In his latest column in local paper, the Gazette & Herald, Gray contrasts the public dismay at England’s exit from the football, with what he perceives to be the overwhelming glee felt at the budget. The tone of the piece betrays his unfettered joy at the cuts to public services and VAT hike to come. He suggests people were saying “bring it on” to an increase in VAT, despite widespread acceptance (even by David Cameron), that VAT hits the poor hardest. I wonder whether he ever bothers to venture outside the confines of North Wilts Conservative Club and talks to people who are worried about the impact of the VAT rise combined with a savage ideological assault on public services.
The sickening Tory rhetoric of us “all being in this together” sounds so hollow coming from an extraordinarily privileged man like Gray.
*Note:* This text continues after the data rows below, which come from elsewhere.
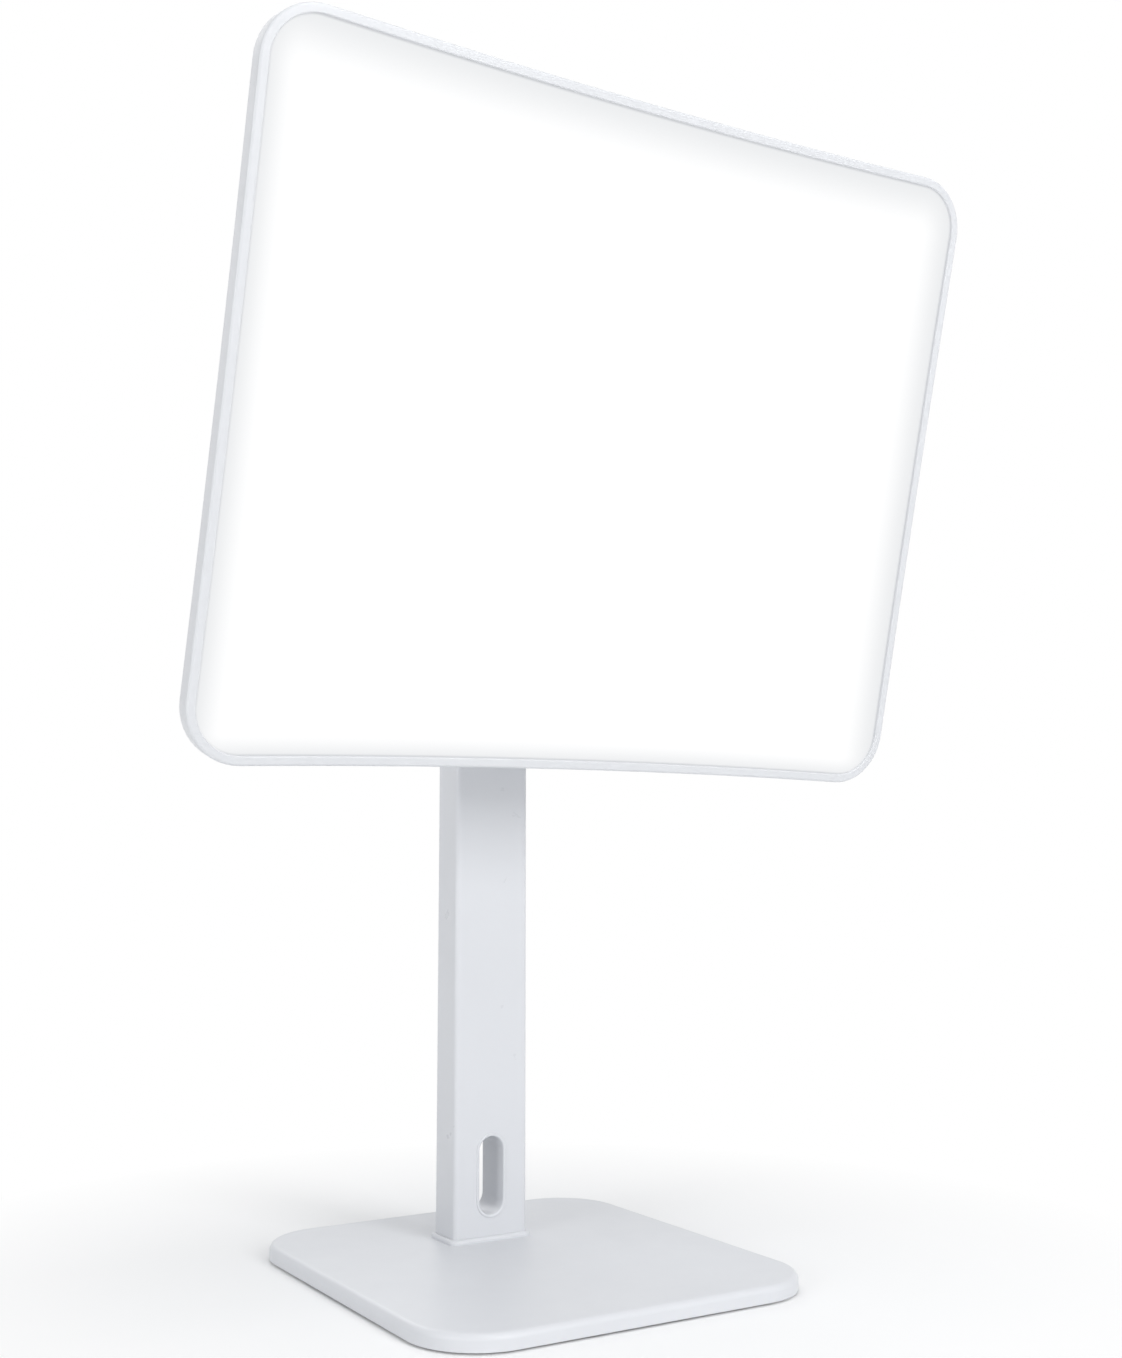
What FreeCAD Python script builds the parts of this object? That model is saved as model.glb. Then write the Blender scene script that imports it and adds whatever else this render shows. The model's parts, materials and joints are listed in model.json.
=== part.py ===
import FreeCAD, Part
import math
import os
import re

import Sketcher
from FreeCAD import Placement, Rotation, Vector

# Light therapy lamp: a square weighted base, a rectangular column, a swing arm and a tilting panel.
# X points right seen from the front, -Y points to the front, Z points up.
# The origin is the centre of the base's footprint on the table. Every size is in millimetres.

SIZES = {
    # Base
    "base_width": 205.0,
    "base_depth": 220.0,
    "base_top": 8.6,
    "base_corner": 35.0,
    "base_edge": 3.0,
    "base_wall": 2.2,
    "base_lift": 1.1,
    "pad_thick": 2.0,
    "pad_inset": 7.0,
    "cover_thick": 1.5,
    "inner_gap": 0.3,
    # Column
    "column_width": 43.2,
    "column_depth": 22.1,
    "column_y": 45.25,
    "column_edge": 2.5,
    "column_wall": 1.8,
    "column_top": 301.0,
    "collar_out": 2.3,
    "collar_tall": 2.4,
    "foot_tall": 9.0,
    "foot_screw": 2.0,
    "foot_screw_head": 3.8,
    "foot_screw_x": 13.0,
    "foot_screw_y": 4.6,
    "plug_long": 22.0,
    # Slot through the foot of the column
    "slot_width": 14.0,
    "slot_tall": 39.0,
    "slot_z": 41.0,
    "liner_wall": 1.4,
    "lip_out": 0.3,
    "lip_proud": 0.5,
    # Friction hinges
    "shoulder_z": 319.0,
    "fork_gap": 25.0,
    "fork_round": 11.05,
    "fork_base": 12.5,
    "knuckle_round": 10.5,
    "axle_round": 4.0,
    "bore_gap": 0.05,
    "washer_thick": 0.8,
    "washer_round": 8.0,
    "side_gap": 0.1,
    "well_round": 7.8,
    "well_deep": 5.0,
    "axle_head": 2.4,
    "spring_thick": 0.5,
    "nut_across": 13.0,
    "nut_thick": 2.3,
    "cap_thick": 1.4,
    "cap_proud": 0.6,
    "bush_wall": 2.0,
    # Arm
    "arm_thick": 16.0,
    "arm_edge": 1.6,
    "channel_width": 15.0,
    "channel_deep": 9.0,
    "channel_end": 16.0,
    "channel_corner": 3.0,
    "cover_gap": 0.2,
    "arm_cover_thick": 2.0,
    "arm_rib_long": 40.0,
    "arm_rib_inset": 2.0,
    "arm_rib_corner": 1.0,
    # Fork screws behind the column
    "fork_screw": 1.9,
    "fork_screw_head": 3.4,
    "fork_screw_x": 11.0,
    "fork_screw_drop": 11.0,
    "fork_screw_long": 9.0,
    # Panel: the front face's centre, its lean and its outline
    "panel_y": -86.4,
    "panel_z": 403.8,
    "panel_lean": 14.7,
    "panel_width": 400.0,
    "panel_tall": 330.5,
    "panel_corner": 27.0,
    "bow_long": 3.8,
    "bow_side": 1.0,
    "bezel_face": 4.6,
    "bezel_wall": 2.0,
    "bezel_deep": 8.9,
    "bezel_edge": 1.4,
    "bezel_lip": 0.6,
    "diffuser_set": 1.5,
    "diffuser_thick": 2.0,
    "guide_thick": 3.0,
    "guide_inset": 5.1,
    "sheet_thick": 0.4,
    "tray_thick": 1.0,
    "layer_gap": 0.2,
    "led_board_thick": 1.0,
    "led_board_wide": 3.6,
    "led_board_long": 262.0,
    "led_thick": 0.9,
    "led_long": 4.0,
    "led_wide": 2.8,
    "led_count": 18,
    # Back cover
    "back_wall": 2.0,
    "back_rim": 1.6,
    "back_slope": 14.0,
    "back_deep": 14.0,
    "back_edge": 1.5,
    "bulge_width": 210.0,
    "bulge_tall": 150.0,
    "bulge_corner": 18.0,
    "bulge_slope": 4.0,
    "bulge_deep": 22.0,
    "vent_width": 3.0,
    "vent_tall": 34.0,
    "vent_step": 7.0,
    "vent_count": 9,
    "vent_y": 49.0,
    "cover_screw": 1.5,
    "cover_screw_head": 2.9,
    "cover_screw_inset": 24.0,
    "boss_round": 3.6,
    "boss_tall": 3.0,
    # Hinge bracket behind the panel
    "hinge_deep": 40.0,
    "bracket_width": 66.0,
    "bracket_tall": 50.0,
    "bracket_plate": 4.0,
    "bracket_corner": 6.0,
    "bracket_screw": 2.0,
    "bracket_screw_head": 3.7,
    "bracket_screw_x": 27.5,
    "bracket_screw_y": 19.0,
    "bracket_screw_long": 7.0,
    # Driver board behind the tray
    "board_width": 92.0,
    "board_tall": 44.0,
    "board_thick": 1.6,
    "board_x": 0.0,
    "board_y": -46.0,
    "board_deep": 15.0,
    "post_round": 3.0,
    "board_screw": 1.2,
    "board_screw_head": 2.2,
    "board_screw_long": 4.5,
    "board_hole_inset": 4.0,
    "board_corner": 1.5,
    "board_head_tall": 1.2,
    # On the board: a coil, a controller chip, a wire socket and two upright capacitors
    "coil_x": -26.0,
    "coil_y": 6.0,
    "coil_wide": 14.0,
    "coil_deep": 14.0,
    "coil_tall": 4.5,
    "chip_x": 4.0,
    "chip_y": 12.0,
    "chip_wide": 7.0,
    "chip_deep": 9.0,
    "chip_tall": 1.6,
    "socket_x": 30.0,
    "socket_y": -8.0,
    "socket_wide": 12.0,
    "socket_deep": 7.0,
    "socket_tall": 4.5,
    "can_y": -10.0,
    "can_step": 12.0,
    "can_round": 4.0,
    "can_tall": 4.8,
    # Rocker switch
    "rocker_x": -82.0,
    "rocker_y": 22.0,
    "rocker_long": 8.8,
    "rocker_width": 11.6,
    "rocker_tip": 8.0,
    "rocker_above": 3.2,
    "rocker_below": 4.0,
    "rocker_pivot": 2.2,
    "rocker_pin": 1.2,
    "rocker_gap": 0.35,
    "housing_wall": 1.4,
    "housing_flange": 1.8,
    "flange_thick": 1.2,
    "flange_corner": 2.0,
    "flange_edge": 0.6,
    "housing_corner": 0.7,
    "housing_floor": 1.2,
    "well_corner": 0.3,
    "rocker_edge": 0.6,
    "housing_deep": 9.0,
    # Brightness button
    "button_x": -82.0,
    "button_y": -22.0,
    "button_round": 6.0,
    "button_above": 1.8,
    "button_collar": 1.2,
    "button_gap": 0.3,
    "button_travel": 0.8,
    "tact_drop": 6.8,
    "tact_square": 6.0,
    "tact_board": 18.0,
    "tact_post": 1.5,
    "tact_board_thick": 1.2,
    # DC inlet
    "inlet_x": 82.0,
    "inlet_y": -40.0,
    "inlet_round": 5.6,
    "inlet_flange": 7.2,
    "inlet_bore": 2.8,
    "inlet_pin": 1.0,
    "inlet_deep": 11.0,
    "inlet_floor": 1.5,
}

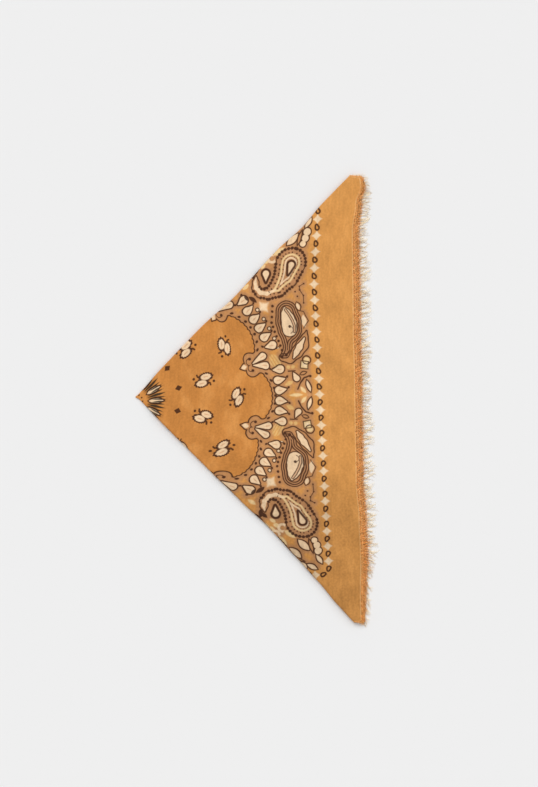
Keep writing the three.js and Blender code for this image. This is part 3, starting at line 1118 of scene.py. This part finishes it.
def dyed_colour(drawn, clouds):
    """The two grounds, worn in patches, with every paint over them in its turn."""
    far = printed(drawn)
    inside = far["field"].smooth(-0.5, 0.5)
    colour = laid_over(linear(BORDER_DYE), inside, FIELD_DYE)
    worn = clouds["patches"].smooth(0.46, 0.74) * (inside * 0.08 + 0.16)
    colour = laid_over(colour, worn, WORN_DYE)
    near = far["cream"].least(far["ink"]).least(far["halo"])
    from_chain = drawn.x.size().most(drawn.y.size()).smooth(CHAIN_LINE - 11, CHAIN_LINE - 6)
    printed_zone = (1 - inside) * (1 - near.smooth(0.6, 6.0)) * (1 - from_chain) * 0.85
    colour = laid_over(colour, printed_zone, AROUND_PRINT)
    for paint in PAINTS:
        mask = mask_of(far[paint["name"]], paint["soft"])
        if paint["name"] in ("ink", "grey ink"):
            # The dark paint is thin in places.
            mask = mask * (0.91 + clouds["patches"] * 0.2).least(1)
        colour = laid_over(colour, mask * paint["cover"], paint["colour"])
    return colour


def cloth_brightness(drawn, clouds):
    """How light the cloth is at each place. Towards one corner it is painted darker: painted shade."""
    amount = DARKEST - (0 - drawn.y).smooth(60, 190) * CORNER_PAINTED_SHADE
    for row in CLOUDS:
        if row["lightens"]:
            amount = amount + clouds[row["name"]] * row["lightens"]
    return amount


def weave_relief(drawn, clouds):
    """Plain weave: the threads of both ways pass over each other by turns."""
    threads_each_way = math.pi / WEAVE_PITCH
    over = (drawn.x * threads_each_way).sine() * (drawn.y * threads_each_way).sine()
    return over * 0.35 + clouds["slubs"] * 0.8 + clouds["fine"] * 0.5


def cotton_material():
    """Dyed and printed cotton: a mottled dye with painted shade towards one corner, the print, and a
    plain weave in relief.
    """
    material, tree, shader = new_material("printed cotton", 0.92, COTTON_SHINE)
    map_place = Value(tree, new_node(tree, "ShaderNodeUVMap", dict(uv_map="print")).outputs[0])
    place = map_place.get("ShaderNodeMapping", dict(vector_type="POINT"), {
        "Vector": map_place, "Location": (-PRINT_REACH / 2, -PRINT_REACH / 2, 0),
        "Scale": (PRINT_REACH, PRINT_REACH, 1),
    })
    drawn = wavered(place)
    clouds = {row["name"]: cloud(place, row) for row in CLOUDS}
    colour = dyed_colour(drawn, clouds)
    # A thin line along the raw edges is made lighter.
    edge = stored_value(tree, "out").smooth(1 - 2.0 / HALF, 1 - 1.1 / HALF)
    colour = laid_over(colour, edge * 0.75, PALER_EDGE_LINE)
    colour = shaded(colour, cloth_brightness(drawn, clouds))
    bump = new_node(tree, "ShaderNodeBump", None, {
        "Strength": 0.5, "Distance": RELIEF_HEIGHT * MM, "Height": weave_relief(drawn, clouds),
    })
    tree.links.new(bump.outputs[0], shader.inputs["Normal"])
    tree.links.new(colour.socket, shader.inputs["Base Color"])
    return material


def yarn_material():
    """Loose yarn: painted paler towards the threads' ends as painted light through the thin yarn, and
    lighter or darker thread by thread as painted shade.
    """
    material, tree, shader = new_material("frayed yarn", 0.95, COTTON_SHINE)
    end_light, thread = stored_value(tree, "end_light"), stored_value(tree, "thread")
    pale = end_light.smooth(0.2, 1.0) * (0.6 + thread * 0.6).least(1)
    colour = laid_over(linear(YARN_DYE), pale, YARN_END_LIGHT)
    # each thread is painted lighter or darker by its own number: painted shade between the threads
    colour = shaded(colour, 0.7 + thread * 0.6)
    tree.links.new(colour.socket, shader.inputs["Base Color"])
    return material


# The fringe: loose yarn ends along each layer's raw edge.

# Share along the raw edge from its lower end, lean of the threads in degrees upwards, their length
# as a share of the longest, and how much longer the upper layers' threads are there.
FRINGE_HABIT = table("along lean long upper", [
    (0, 0, 0.12, 1), (0.018, -20, 0.14, 1), (0.026, -62, 0.6, 2.2),
    (0.1, -50, 0.7, 2.4), (0.17, -18, 0.85, 2.0), (0.24, 0, 0.95, 1.2),
    (0.6, 10, 1, 1), (0.88, 18, 0.95, 1), (0.972, 12, 0.7, 1),
    (0.98, -10, 0.25, 1), (1, -20, 0.08, 1),
])
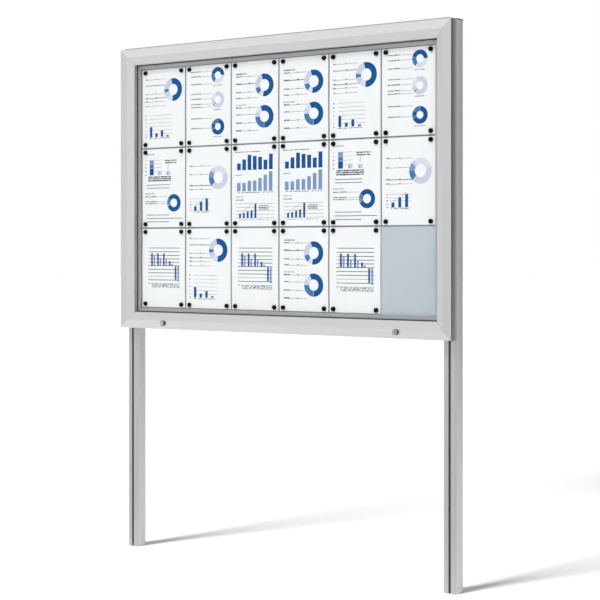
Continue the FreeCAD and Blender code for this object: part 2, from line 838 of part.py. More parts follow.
def make_strut(name, side):
    # drawn about its own middle plane with the case pin at height zero, hanging down
    tube = new_body(f"{name}_tube")
    side_disc(tube, "-strut_eye_width / 2", "strut_eye_width", "strut_depth", "0", "strut_eye_radius")
    barrel = sketch_on(tube, "XY", "-tube_end")
    add_circle(barrel, "0", "strut_depth", "tube_radius")
    pad(tube, barrel, "tube_end - tube_start")
    neck = sketch_on(tube, "XY", "-tube_start")
    add_circle(neck, "0", "strut_depth", "strut_neck_radius")
    pad(tube, neck, "tube_start")
    for start, length, radius in (("tube_cap - tube_end", "tube_end - tube_start - 2 * tube_cap",
                                   "tube_bore"),
                                  ("-tube_end", "tube_cap", "rod_radius + strut_fit")):
        hollow = sketch_on(tube, "XY", start)
        add_circle(hollow, "0", "strut_depth", radius)
        pocket(tube, hollow, length, both=False)
    eye = sketch_on(tube, "YZ")
    add_circle(eye, "strut_depth", "0", "strut_pin_radius + strut_fit")
    pocket(tube, eye, "2 * strut_eye_width")
    x = f"{side} * ({half_width} - strut_inset)"
    pin_height = f"{board_middle} + {half_height} - strut_case_drop"
    keep(tube, x=x, z=pin_height)

    rod = new_body(f"{name}_rod")
    span = "(strut_door_drop - strut_case_drop)"
    bar = sketch_on(rod, "XY", f"-{span}")
    add_circle(bar, "0", "strut_depth", "rod_radius")
    pad(rod, bar, f"{span} - rod_start")
    piston = sketch_on(rod, "XY", "-rod_start - piston_gauge")
    add_circle(piston, "0", "strut_depth", "piston_radius")
    pad(rod, piston, "piston_gauge")
    side_disc(rod, "-strut_eye_width / 2", "strut_eye_width", "strut_depth", f"-{span}", "rod_end_radius")
    keep(rod, x=x, z=pin_height)


# where each kind of printed sheet hangs, as (column from the left, row from the top)
sheet_places = {
    "sheets_one_ring": [(0, 0), (4, 0), (1, 2)],
    "sheets_three_rings": [(1, 0), (5, 0)],
    "sheets_two_rings": [(2, 0), (3, 0), (3, 2)],
    "sheets_stacked_bar": [(0, 1), (4, 1)],
    "sheets_large_ring": [(1, 1), (5, 1)],
    "sheets_bar_rows": [(2, 1), (3, 1)],
    "sheets_grid_bars": [(0, 2), (2, 2), (4, 2)],
}


def sheet_left(column):
    return f"({column} * (sheet_width + sheet_gap) - {field_width} / 2)"


def sheet_bottom(row):
    return f"({field_height} / 2 - sheet_height - {row} * (sheet_height + sheet_gap))"


def make_sheets():
    for label, places in sheet_places.items():
        body = new_body(label)
        for column, row in places:
            left = sheet_left(column)
            bottom = sheet_bottom(row)
            sketch = sketch_on(body, "XZ", f"{panel_front} - sheet_gauge")
            add_outline(sketch, box_corners(left, bottom, f"{left} + sheet_width",
                                            f"{bottom} + sheet_height"))
            pad(body, sketch, "sheet_gauge")
        keep(body, z=board_middle)


def make_magnets():
    # four round magnets hold each sheet, near its corners
    counts = {0: "columns", 1: "columns", 2: "columns - 1"}
    for row, label in enumerate(("magnets_top_row", "magnets_middle_row", "magnets_bottom_row")):
        body = new_body(label)
        back = f"({panel_front} - sheet_gauge)"
        profile = sketch_on(body, "XY", f"{sheet_bottom(row)} + magnet_end")
        x = f"({sheet_left(0)} + magnet_side)"
        add_outline(profile, [(x, f"{back} - magnet_gauge"),
                              (f"{x} + magnet_radius", f"{back} - magnet_gauge", "magnet_edge_radius"),
                              (f"{x} + magnet_radius", back), (x, back)])
        disc = turned_about_edge(body, profile)
        spread(body, disc, ("X", "sheet_width - 2 * magnet_side", "2"),
               ("Z", "sheet_height - 2 * magnet_end", "2"),
               ("X", f"({counts[row]} - 1) * (sheet_width + sheet_gap)", counts[row]))
        keep(body, z=board_middle)


def turned_about_edge(body, profile):
    # the outline's last edge lies on the axis
    return revolve(body, profile, f"Edge{len(profile.Geometry)}")


def make_all():
    fill_sheet()
    make_frames()
    make_ring("door_seal", seal_section(), "seal_offset + seal_width")
    make_ring("glazing_tape", tape_section(), f"{glass_edge} + tape_width")
    make_ring("glazing_beads", bead_section(), face_width)
    make_cleats("door_corner_cleats", "door_cleat_reach", "door_cleat_width", "door_wall", "door_wall",
                "door_depth - 2 * door_wall")
    make_cleats("case_corner_cleats", "case_cleat_reach", "case_cleat_width", "box_offset + box_wall",
                f"{box_front} + box_wall", f"{panel_front} - {box_front} - 2 * box_wall")
    make_plate("glass_pane", glass_edge, glass_front, "glass_gauge")
    make_plate("back_panel", panel_edge, panel_front, "panel_gauge")
    for name, side in (("left", -1), ("right", 1)):
        make_post(f"post_{name}", side)
        make_cap(f"post_cap_{name}", side)
        make_lock(f"lock_{name}", side)
        make_strut(f"strut_{name}", side)
    make_bolts()
    make_hinge()
    make_rivets("case_hinge_rivets", case_rivet_depth())
    make_rivets("door_hinge_rivets", door_rivet_depth())
    make_lock_housings()
    make_keepers()
    make_strut_studs()
    make_sheets()
    make_magnets()


def check_document():
    doc.recompute()
    for feature in doc.Objects:
        if "Invalid" in feature.State or "Error" in feature.State:
            raise ValueError(f"{feature.Label} failed: {feature.State}")
    for node in nodes:
        if node.Shape.isNull() or not node.Shape.isValid():
            raise ValueError(f"{node.Label} has no valid shape")


def write_parts():
    os.makedirs("parts", exist_ok=True)
    for node in nodes:
        node.Shape.exportStep(f"parts/{node.Label}.step")
        print(node.Label, len(node.Shape.Solids), "solids,", round(node.Shape.Volume / 1000, 1), "cm3")


make_all()
check_document()
write_parts()
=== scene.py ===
import math
import random

import bpy
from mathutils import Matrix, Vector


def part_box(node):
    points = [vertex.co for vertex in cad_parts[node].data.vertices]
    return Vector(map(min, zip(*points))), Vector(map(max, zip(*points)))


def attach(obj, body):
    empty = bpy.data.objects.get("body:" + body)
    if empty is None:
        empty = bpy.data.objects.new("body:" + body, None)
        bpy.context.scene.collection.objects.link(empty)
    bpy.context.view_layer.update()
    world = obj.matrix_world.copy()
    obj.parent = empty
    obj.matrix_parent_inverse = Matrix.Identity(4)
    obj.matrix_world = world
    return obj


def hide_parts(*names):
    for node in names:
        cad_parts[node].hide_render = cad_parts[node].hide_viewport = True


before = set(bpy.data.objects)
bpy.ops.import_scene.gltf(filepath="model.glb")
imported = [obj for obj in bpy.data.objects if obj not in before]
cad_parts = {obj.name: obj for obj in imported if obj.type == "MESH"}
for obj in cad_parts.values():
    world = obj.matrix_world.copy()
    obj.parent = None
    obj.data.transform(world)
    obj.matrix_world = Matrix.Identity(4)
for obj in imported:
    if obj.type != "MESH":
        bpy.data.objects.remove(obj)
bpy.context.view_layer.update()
bpy.ops.object.select_all(action="DESELECT")
print("frame loaded:", len(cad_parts), "nodes")

# lengths are in metres, and in millimetres in what is printed on the sheets
perMetre = 1000
doorLow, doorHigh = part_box("door_right_stile")
postLow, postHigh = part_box("post_right")
board = {
    "middle": (doorLow.z + doorHigh.z) / 2,     # height of the middle of the board
    "halfWidth": doorHigh.x,
    "halfHeight": (doorHigh.z - doorLow.z) / 2,
    "front": doorLow.y,                         # front face of the door; depths count back from it
    "depth": postLow.y - doorLow.y,
    "panelDepth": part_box("back_panel")[0].y - doorLow.y,
    "sheetDepth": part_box("sheets_one_ring")[0].y - doorLow.y,
    "postAcross": (postLow.x + postHigh.x) / 2,
    "hair": 0.0004,                             # the play with which a face is told by its place
}
paper = {
    "width": 0.210, "height": 0.297, "gap": 0.005, "columns": 6, "rows": 3, "gauge": 0.00025,
    "faces": (14, 20),      # across and up a sheet
    "gapShade": 0.62,       # painted shade on the panel in the gaps between the sheets
    "edge": 0.6,            # width of the painted shade along the edge of a sheet, in millimetres
}
stepAcross = paper["width"] + paper["gap"]
stepUp = paper["height"] + paper["gap"]
halfAcross = (paper["columns"] * stepAcross - paper["gap"]) / 2     # of all the sheets together
halfUp = (paper["rows"] * stepUp - paper["gap"]) / 2


# materials

class Wire:
    # a node's output that can be used in sums

    def __init__(self, tree, socket):
        self.tree = tree
        self.socket = socket

    def sum(self, operation, first, second=None):
        node = self.tree.nodes.new("ShaderNodeMath")
        node.operation = operation
        for slot, part in enumerate((first, second)):
            if isinstance(part, Wire):
                self.tree.links.new(part.socket, node.inputs[slot])
            elif part is not None:
                node.inputs[slot].default_value = part
        return Wire(self.tree, node.outputs[0])

    def __add__(self, other):
        return self.sum("ADD", self, other)

    def __radd__(self, other):
        return self.sum("ADD", other, self)

    def __sub__(self, other):
        return self.sum("SUBTRACT", self, other)

    def __rsub__(self, other):
        return self.sum("SUBTRACT", other, self)

    def __mul__(self, other):
        return self.sum("MULTIPLY", self, other)

    def __rmul__(self, other):
        return self.sum("MULTIPLY", other, self)

    def __truediv__(self, other):
        return self.sum("DIVIDE", self, other)

    def __rtruediv__(self, other):
        return self.sum("DIVIDE", other, self)

    def __lt__(self, other):
        return self.sum("LESS_THAN", self, other)

    def __gt__(self, other):
        return self.sum("GREATER_THAN", self, other)

    def __abs__(self):
        return self.sum("ABSOLUTE", self)

    def __mod__(self, other):
        return self.sum("FLOORED_MODULO", self, other)

    def __rmod__(self, other):
        return self.sum("FLOORED_MODULO", other, self)

    def root(self):
        return self.sum("SQRT", self)

    def floor(self):
        return self.sum("FLOOR", self)

    def wave(self):
        return self.sum("SINE", self)

    def angleTo(self, other):
        return self.sum("ARCTAN2", self, other)

    def most(self, other):
        return self.sum("MAXIMUM", self, other)

    def least(self, other):
        return self.sum("MINIMUM", self, other)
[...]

He’s abused his position of influence and cannot muster the grace to recognise that for most people, cutting vital public services by 25% is not “no problem”. Turn the page in the paper and there’s a piece from a local accountancy firm suggesting small businesses will go under because of the VAT rise. Gray’s not interested. He’s relieved that CGT has only gone up slightly, letting his wealthy friends off the hook. He calls the budget “masterful”. I expect Tories of his ilk to revel in the destruction of the lives of the poor and needy. I thought he may have had the discretion to keep this nauseating excitement to himself. Instead he parades it in the paper. But then I suppose tact, humility and decency have never been his strong points.
The delusion of Gray is staggering. He even has the temerity to suggest that “there was no spinning or expectation management of the budget”. I can only assume he has people to read the paper for him. Every broadsheet ran an almost word-perfect preview of the key aspects on the morning of the budget. Did anyone in country not know that the VAT rise was coming? It’s hard to imagine a more leaked budget statement in modern history.
The measures in the budget will not be like a “belt-tightening diet” after Christmas, James. For people who rely on public services, welfare support or social housing it will be cataclysmic. Small businesses could be devastated by the VAT rise. The hundreds of thousands of newly-unemployed people will have their lives blighted by a budget driven not by necessity, but by a purely ideological attack on the state. A changed Conservative Party, moderated by the Lib Dems? Not here, and not in many places like here. Not in the ivory tower of James Gray, where the nasty party is alive, kicking and enjoying every minute.